Por: Aldrin García Balvin – Director de Totus Noticias
El anuncio de un nuevo Cónclave siempre despierta interés y, en algunos casos, hasta pasiones desbordadas. No faltan las listas de “papables”, los análisis de medios y hasta las apuestas sobre quién podría ser el próximo sucesor de Pedro. Las redes sociales se llenan de nombres, favoritos, rumores y simpatías personales. Pero es en este punto donde debemos hacer una pausa, tomar aire y recordar una verdad esencial: el Cónclave no es un concurso de popularidad. No es una elección política ni un certamen de simpatías. Es, ante todo, una búsqueda obediente de la voluntad de Dios.

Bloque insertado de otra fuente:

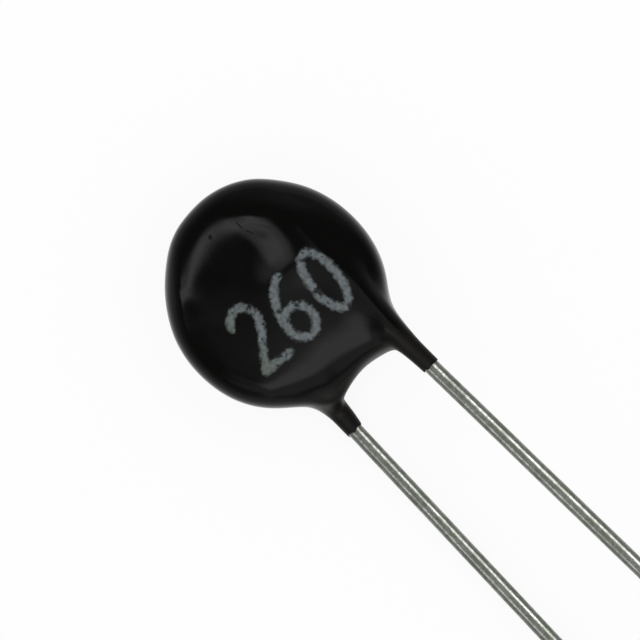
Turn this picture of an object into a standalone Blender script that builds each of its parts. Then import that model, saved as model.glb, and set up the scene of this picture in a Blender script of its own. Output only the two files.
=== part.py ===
"""An NTC disc thermistor with two radial leads.

A sintered ceramic disc has a fired silver electrode on each face. A tinned wire is soldered to
each electrode, and the whole is dipped in black resin, which runs a little way down the wires.
The part lies on its back on the floor: the disc's faces look up and down, and the leads run
towards -Y, the front one on the upper face and the rear one under the lower face.
Everything is built round the disc's centre and then set down on the floor.
"""

import math

import bmesh
import bpy
from mathutils import Vector

MM = 0.001

# Disc and electrodes
DISC_DIAMETER = 9.5 * MM
DISC_THICKNESS = 2.2 * MM
DISC_EDGE_ROUND = 0.15 * MM
ELECTRODE_MARGIN = 0.4 * MM  # bare ceramic outside each electrode
ELECTRODE_THICKNESS = 0.03 * MM

# Leads
LEAD_DIAMETER = 0.8 * MM
LEAD_PITCH = 5.08 * MM  # between the wires' axes, where the shorter sleeve ends
LEAD_OFFSET = 0.55 * MM  # of the middle between the wires from the disc's centre line
LEAD_SPLAY = math.radians(1.4)  # each wire leans outwards by this
LEAD_LENGTH = 27.0 * MM  # below the coating's lower edge
LEAD_REACH = 2.0 * MM  # above the disc's centre, where the wire ends on the electrode

# Solder
SOLDER_LENGTH = 4.0 * MM
SOLDER_WIDTH = 1.9 * MM
SOLDER_UNDER_LEAD = 0.1 * MM
SOLDER_OVER_LEAD = 0.1 * MM

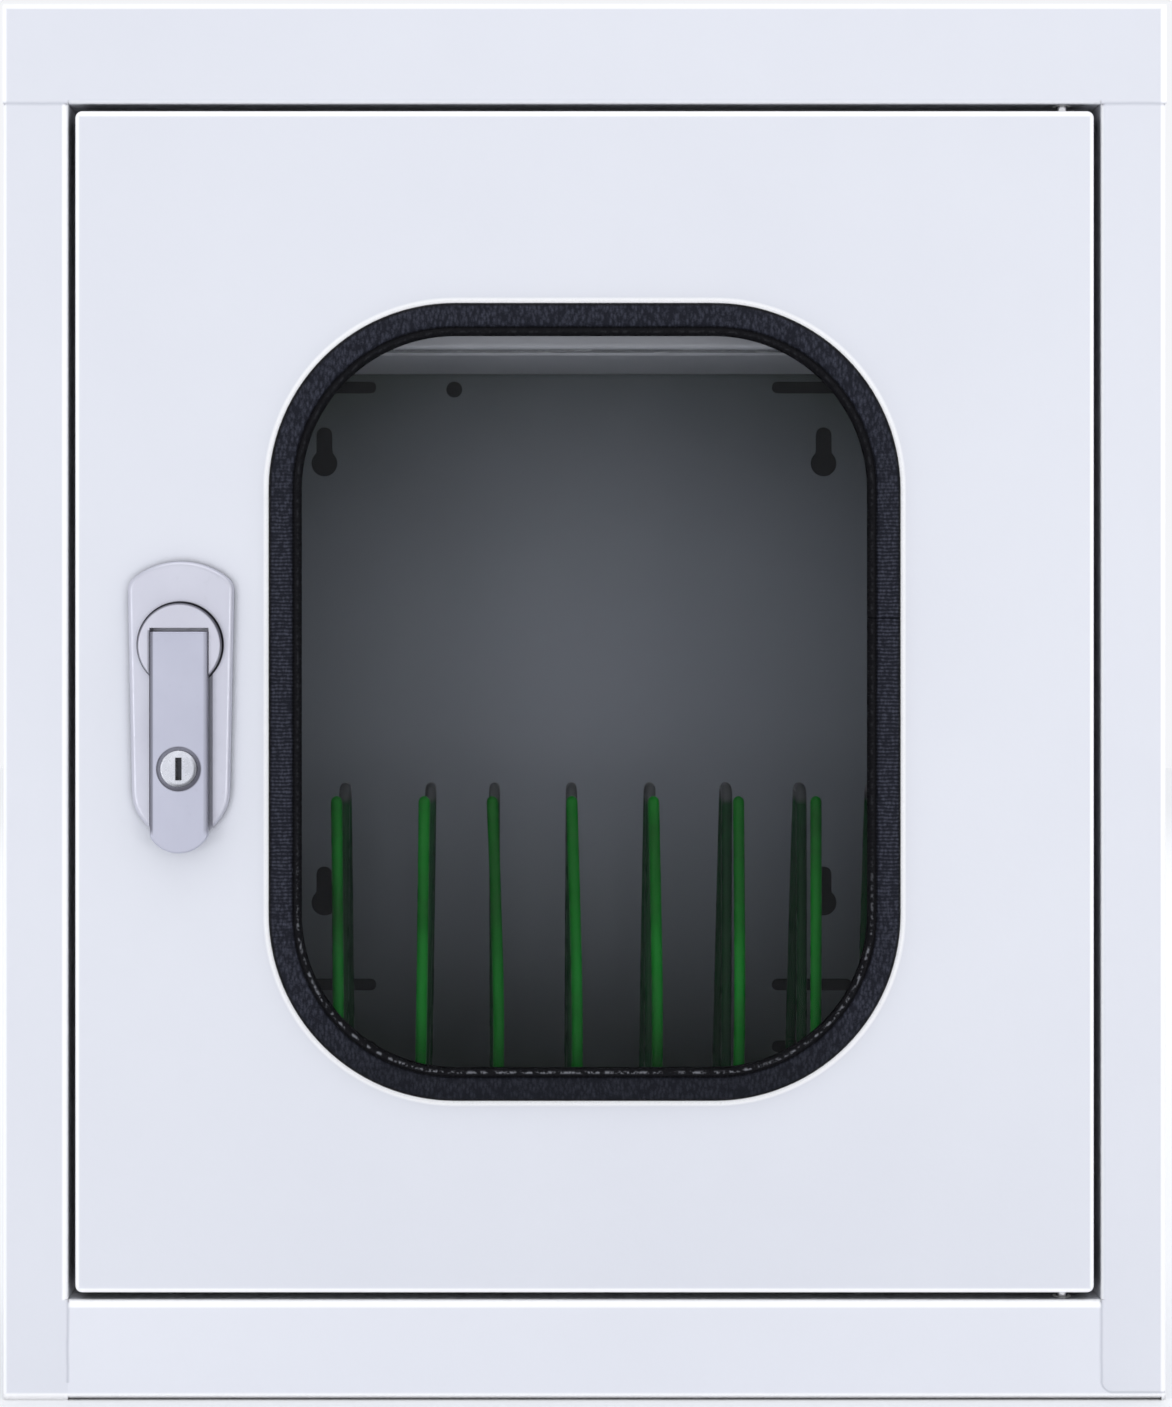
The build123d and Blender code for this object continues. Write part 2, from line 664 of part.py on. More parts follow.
# ---------------------------------------------------------------- mains inlet and switch
inlet_plane = Plane(origin=(SIDE, INLET_Y, SERVICE_Z), x_dir=(0, 1, 0), z_dir=(1, 0, 0))
flange_x = (INNER_SIDE - BEZEL, INNER_SIDE)
with BuildPart() as power_inlet:
    block((inlet_back, SIDE), inlet_y, inlet_z)
    flange_y = (INLET_Y - INLET_FLANGE_Y, INLET_Y + INLET_FLANGE_Y)
    flange_z = (SERVICE_Z - INLET_FLANGE_Z, SERVICE_Z + INLET_FLANGE_Z)
    block(flange_x, flange_y, flange_z)
    with BuildSketch(inlet_plane):
        RectangleRounded(2 * (INLET_HALF_Y - INLET_WALL), 2 * (INLET_HALF_Z - INLET_WALL), 2.5)
    extrude(amount=-INLET_CAVITY, mode=Mode.SUBTRACT)
    for side in (-1, 1):
        screw_y = INLET_Y + side * INLET_SCREW_SHIFT
        hole_in = (INNER_SIDE - 2 * BEZEL, screw_y, SERVICE_Z)
        hole_out = (INNER_SIDE + SHEET, screw_y, SERVICE_Z)
        rod(hole_in, hole_out, INLET_SCREW_R, mode=Mode.SUBTRACT)
write_part(power_inlet, "power_inlet")

with BuildPart() as inlet_pins:
    foot_x = SIDE - INLET_CAVITY
    for shift_y, shift_z in CONTACTS:
        with Locations((foot_x + CONTACT_LENGTH / 2, INLET_Y + shift_y, SERVICE_Z + shift_z)):
            Box(CONTACT_LENGTH, 2.0, 4.0)
write_part(inlet_pins, "inlet_pins")

with BuildPart() as inlet_screws:
    for side in (-1, 1):
        screw_y = INLET_Y + side * INLET_SCREW_SHIFT
        seat_plane = Plane(origin=(SIDE, screw_y, SERVICE_Z), x_dir=(0, 1, 0), z_dir=(-1, 0, 0))
        with BuildSketch(seat_plane):
            Circle(INLET_SCREW_HEAD_R)
        extrude(amount=SHEET, taper=45)
        shank_root = (SIDE - SHEET, screw_y, SERVICE_Z)
        shank_tip = (SIDE - 8.0, screw_y, SERVICE_Z)
        rod(shank_root, shank_tip, INLET_SCREW_R)
write_part(inlet_screws, "inlet_screws")

ROCKER_PIVOT_X = SIDE - 7.0
with BuildPart() as switch_body:
    block((switch_back, SIDE), switch_y, switch_z)
    bezel_y = (SWITCH_Y - SWITCH_HALF_Y - BEZEL, SWITCH_Y + SWITCH_HALF_Y + BEZEL)
    bezel_z = (SERVICE_Z - SWITCH_HALF_Z - BEZEL, SERVICE_Z + SWITCH_HALF_Z + BEZEL)
    block(flange_x, bezel_y, bezel_z)
    well_half_y = ROCKER_HALF_Y + ROCKER_CLEAR
    well_half_z = ROCKER_HALF_Z + ROCKER_CLEAR
    well_y = (SWITCH_Y - well_half_y, SWITCH_Y + well_half_y)
    well_z = (SERVICE_Z - well_half_z, SERVICE_Z + well_half_z)
    block((SIDE - SWITCH_WELL, SIDE + SHEET), well_y, well_z, mode=Mode.SUBTRACT)
    hole_half = ROCKER_HALF_Z + ROCKER_PIN_END + 0.1
    hole_low = (ROCKER_PIVOT_X, SWITCH_Y, SERVICE_Z - hole_half)
    hole_high = (ROCKER_PIVOT_X, SWITCH_Y, SERVICE_Z + hole_half)
    rod(hole_low, hole_high, ROCKER_PIN_R + PIN_RUN, mode=Mode.SUBTRACT)
write_part(switch_body, "switch_body")

with BuildPart() as switch_rocker:
    with BuildSketch(Plane.XY.offset(SERVICE_Z - ROCKER_HALF_Z)):
        with BuildLine():
            tilt = math.radians(ROCKER_TILT)
            pivot = (ROCKER_PIVOT_X, SWITCH_Y)
            reach = ROCKER_HALF_Y - ROCKER_DISH
            heel_x, heel_half = ROCKER_HEEL
            outer = [
                (heel_x, -heel_half),
                (ROCKER_CREST, -reach),
                (ROCKER_CREST - ROCKER_DISH, 0.0),
                (ROCKER_CREST, reach),
                (heel_x, heel_half),
            ]
            spots = [
                (
                    pivot[0] + u * math.cos(tilt) - v * math.sin(tilt),
                    pivot[1] + u * math.sin(tilt) + v * math.cos(tilt),
                )
                for u, v in outer
            ]
            Polyline(*spots, close=True)
        make_face()
    extrude(amount=2 * ROCKER_HALF_Z)
    pin_half = ROCKER_HALF_Z + ROCKER_PIN_END
    pin_low = (ROCKER_PIVOT_X, SWITCH_Y, SERVICE_Z - pin_half)
    pin_high = (ROCKER_PIVOT_X, SWITCH_Y, SERVICE_Z + pin_half)
    rod(pin_low, pin_high, ROCKER_PIN_R)
write_part(switch_rocker, "switch_rocker")

# ---------------------------------------------------------------- tool rack
RUNNER_Z = SHEET + RACK_ROD
RAIL_Z = RUNNER_Z + 2 * RACK_ROD
STAND_Z = RAIL_Z + RACK_ROD
RACK_HALF = RACK_PITCH * (RACK_COUNT - 1) / 2
RUNNER_SPREAD = RACK_HALF - RACK_PITCH / 2
rack_stations = [RACK_MID - RACK_HALF + RACK_PITCH * i for i in range(RACK_COUNT)]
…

Muchos, quizás sin mala intención, miran el Cónclave como si fuera una campaña presidencial. Como si se tratara de votar por quien tenga más carisma, más seguidores, mejores discursos o quien haya sido más viral en los últimos meses. Pero elegir un Papa no es darle “like” a una publicación. No es decidir quién tiene las mejores propuestas en su plan de gobierno. No se trata de quién sabe posar mejor ante las cámaras o quién maneja mejor las redes sociales. El Papa no es el “influencer” más carismático del colegio cardenalicio. Es el sucesor de Pedro, el elegido bajo la acción del Espíritu Santo, no bajo el aplauso de las mayorías.
La Iglesia no puede caer en la tentación de ver el Cónclave con los ojos del mundo, como si fuese una contienda electoral más. Los Cardenales no están para elegir a “nuestro candidato”, al que más nos simpatiza, ni al que promete reformas que suenan bonitas a los oídos de la opinión pública. Porque, en el fondo, no se trata de lo que nosotros queremos, sino de lo que Dios quiere para Su Iglesia. Ellos no votan por el que más nos gusta. Nosotros debemos acoger con humildad y fe, al Pastor que Dios nos regala, aunque tal vez no sea el que teníamos en mente.
Cuando permitimos que las lógicas del mundo —las mismas que rigen las campañas políticas— entren en este proceso sagrado, corremos el riesgo de perder de vista el verdadero sentido del Cónclave. La Iglesia no necesita estrategas de mercadeo espiritual, necesita un pastor que, desde la pequeñez, escuche la voz del Espíritu y confirme a sus hermanos en la fe. Por eso, el Cónclave no es la pasarela de los favoritos, sino el Cenáculo donde se discierne la acción del Espíritu Santo.
Cristo, hace más de dos mil años, lo dejó claro: “Tú eres Pedro, y sobre esta piedra edificaré mi Iglesia” (Mateo 16,18). Y esa promesa sigue viva hoy, en cada Cónclave, en cada sucesión. La elección del Papa no es una decisión humana aislada, sino la obra de la providencia divina, que actúa incluso en medio de las limitaciones humanas de los cardenales electores. Creerlo es un acto de fe. No confiarlo es olvidar que esta es la Iglesia de Cristo, no la nuestra.
Nuestro rol como creyentes no es el de votantes y menos estar ansiosos esperando resultados, sino el de fieles que oran. La mejor campaña que podemos hacer en este tiempo es la de la oración. Orar por los cardenales, para que sean dóciles al Espíritu. Orar por la Iglesia, para que no se deje llevar por las pasiones humanas, sino que permanezca unida en la búsqueda de la voluntad de Dios.
No es tiempo de dividirnos por gustos personales, ni de apasionarnos en debates de cafetería o de Twitter. Es tiempo de permanecer en silencio interior, en humilde espera, en oración confiada. Porque, al final, el Papa que emergerá del Cónclave no será el “mejor candidato” según nuestras expectativas, sino el que el Señor ha escogido para pastorear a Su pueblo en esta hora de la historia.
Que no se nos olvide: el Cónclave no es un reality show ni una competencia por likes. Es un momento sagrado donde los apóstoles de hoy, en oración y discernimiento, buscan quién llevará el timón de la barca de Pedro. Que no nos gane la ansiedad de las simpatías humanas, sino la paz que nace de confiar en la promesa de Cristo, esa que nunca falla: “Yo estoy con ustedes todos los días, hasta el fin del mundo” (Mateo 28,20).